How do I connect to the cluster though?
Fly’s own docs say:
- 5432 → always connects to the primary instance
- 5433 → connects directly to the Postgres server
so I setup my application like this:
- The app accepts two DB URLs,
DB_RW_URL
andDB_RO_URL
. The RW URL uses 5432; the RO URL uses 5433. - Both URLs point to a pod running in the AWS-side Kubernetes cluster.
- The pod uses
socat
over the WireGuard tunnel to reach the database via Fly’s internal domain name, e.g.socat TCP-LISTEN:5433,fork TCP:db.internal:5433
Looks fine, what’s the problem?
If it works fine, obviously we would not be writing a blog post today. I only recently noticed that I have NOT been using the read-replicas at all. All my connections had been going to the primary instance only. I spent some time digging into this and this community post finally clues me in on what might be happening. The IP resolved from the domain name, while including all instances, it is always sorted the same, and the primary instance is always the first one, therefore we always make the connection to the primary instance only.
What’s the solution?
The solution I decided with is taking the inspiration on how the port 5432 works, fly.io ships a haproxy config in the postgres-flex repo that resolves the same domain name and find the primary instance and proxy the connection over. We can do the exact same thing, except to find the replica roles.
I updated the haproxy.cfg
to be the following:
global
maxconn 1000
stats socket /run/haproxy/haproxy.sock mode 660 level admin
stats timeout 2m # Wait up to 2 minutes for input
defaults
log global
mode tcp
retries 2
timeout client 30m
timeout connect 4s
timeout server 30m
timeout check 5s
resolvers flydns
nameserver dns1 [fdaa::3]:53
accepted_payload_size 8192 # allow larger DNS payloads
frontend ft_postgresql
mode tcp
bind *:5432
bind :::5432
default_backend bk_db
frontend stats
mode http
bind :::8404
stats enable
stats uri /stats
stats refresh 10s
backend bk_db
balance roundrobin
option httpchk GET /flycheck/role
http-check expect string replica # can remove this line if it is acceptable to hit primary for read-only requests
http-check disable-on-404
server-template pg 10 $FLY_REGION.$DB_APP_NAME.internal:5433 check port 5500 resolvers flydns resolve-prefer ipv6 init-addr none on-marked-down shutdown-sessions
and cut down the Dockerfile
to run just the HAProxy:
FROM ubuntu:24.04
ARG HAPROXY_VERSION=2.8
RUN set -eux; \
if [ -f /etc/dpkg/dpkg.cfg.d/docker ]; then \
# if this file exists, we're likely in "debian:xxx-slim", and locales are thus being excluded so we need to remove that exclusion (since we need locales)
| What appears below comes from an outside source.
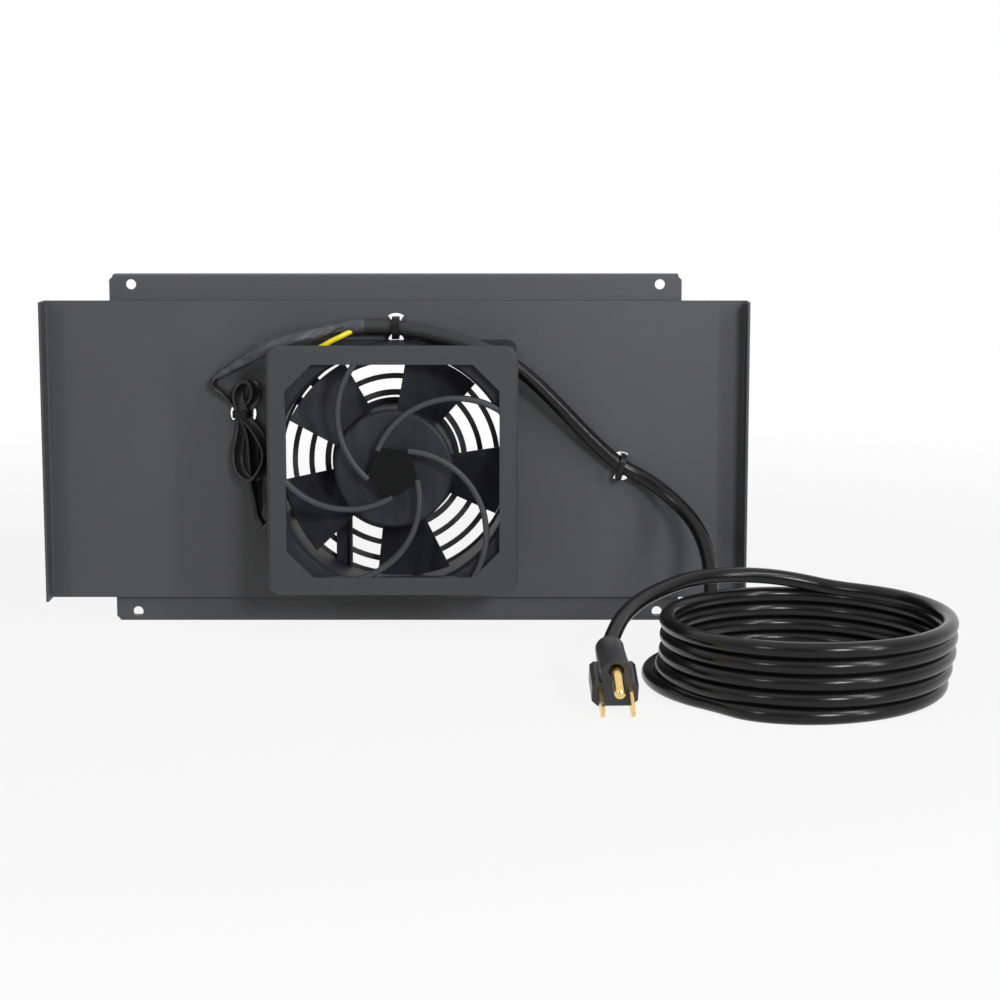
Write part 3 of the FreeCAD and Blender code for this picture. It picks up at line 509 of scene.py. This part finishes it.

grep -q '/usr/share/locale' /etc/dpkg/dpkg.cfg.d/docker; \
sed -ri '/\/usr\/share\/locale/d' /etc/dpkg/dpkg.cfg.d/docker; \
! grep -q '/usr/share/locale' /etc/dpkg/dpkg.cfg.d/docker; \
fi; \
apt-get update; apt-get install -y --no-install-recommends locales; rm -rf /var/lib/apt/lists/*; \
echo 'en_US.UTF-8 UTF-8' >> /etc/locale.gen; \
locale-gen; \
locale -a | grep 'en_US.utf8'
ENV LANG en_US.utf8
RUN apt-get update && apt-get install --no-install-recommends -y \
ca-certificates iproute2 curl bash dnsutils vim socat procps ssh gnupg \
&& apt autoremove -y && apt clean && \
rm -rf /var/lib/apt/lists/* /tmp/* /var/tmp/*
# Haproxy
RUN apt-get update && apt-get install --no-install-recommends -y \
haproxy=$HAPROXY_VERSION.\* \
&& apt autoremove -y && apt clean
ADD haproxy.cfg /fly/haproxy.cfg
RUN mkdir -p /run/haproxy/
EXPOSE 5432
CMD ["/usr/sbin/haproxy", "-W", "-db", "-f", "/fly/haproxy.cfg"]
I run the proxy in a new app in a shared-cpu-2x 2GB
machine (It would probably fit on a smaller machine) and voila, we can now point the RO URLs to this HAProxy and the read replicas are getting some traffics!